Charleston, WV – The recent, brutal attacks on Megan Williams show that violence motivated by race and gender is a real threat, according to organizers of a forum on hate crimes at West Virginia University. Tonight, legal scholars, law students, and an assistant Attorney General will discuss whether federal and state hate crime charges should be filed against those accused of the attack.

Opponents of hate crime laws say the legal system should be "color-blind." WVU law professor Judith Scully says that would work in an ideal "color-blind society," but real-world incidents mean hate crime laws are needed.

"We're just not there yet.
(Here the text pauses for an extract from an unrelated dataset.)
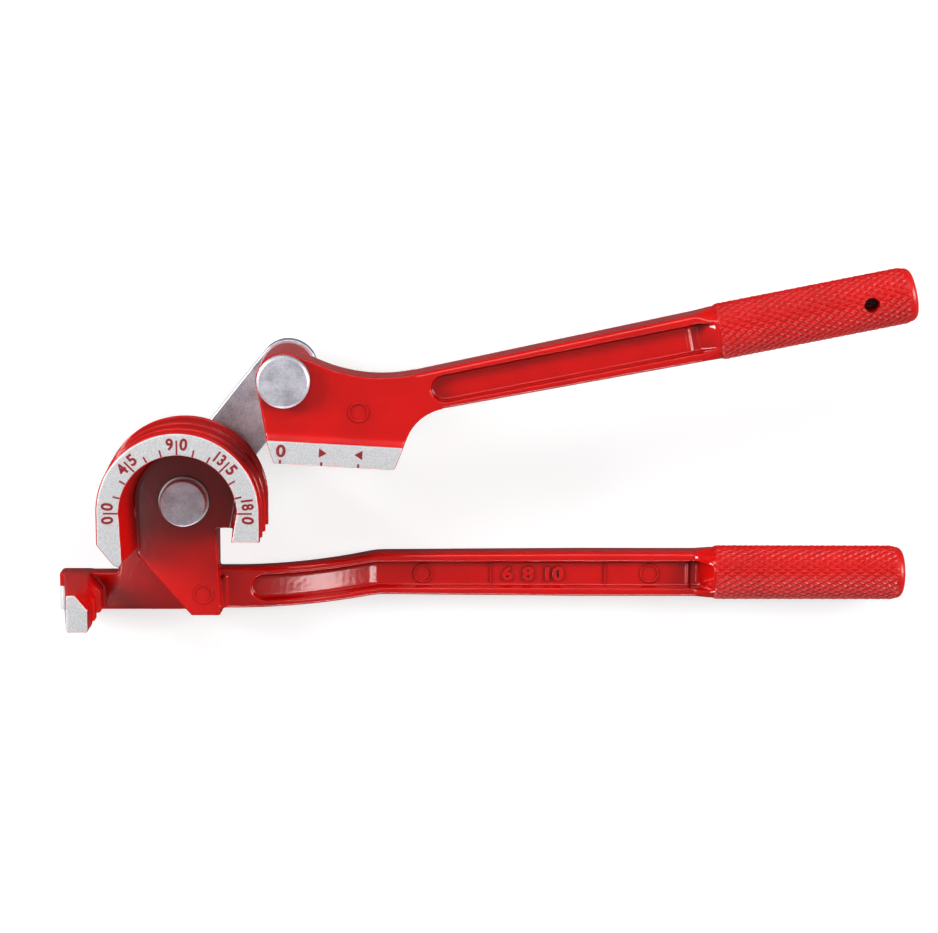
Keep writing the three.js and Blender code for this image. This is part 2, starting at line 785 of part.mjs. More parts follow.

Until we are at that point, I think it will be necessary to really confront the realities of racism, and to embrace laws such as hate crime laws to help us get to the point where we do actually live in a 'color-blind' society."

Scully cites another example: a rise in the use of symbols of racial hatred, including the hanging of nooses in recent incidents around the nation, which sends a chilling message to people of color.

"That message is clear. 'We don't want you here, we are attempting to intimidate you, we are threatening you,' by the presence of a noose."

WVU law student Igor Voloshen, with the Coalition to End Race and Gender Violence, is an organizer of tonight's event. He says the forum is part of an effort to confront issues of race and violence against women.

"We want to send a clear message that we in West Virginia will not accept race and gender violence. This is not something that is acceptable, it is despicable, a horrific crime."

In the Williams case, federal prosecutors have declined to pursue hate crime charges. Local authorities have not yet declared whether they'll do the same.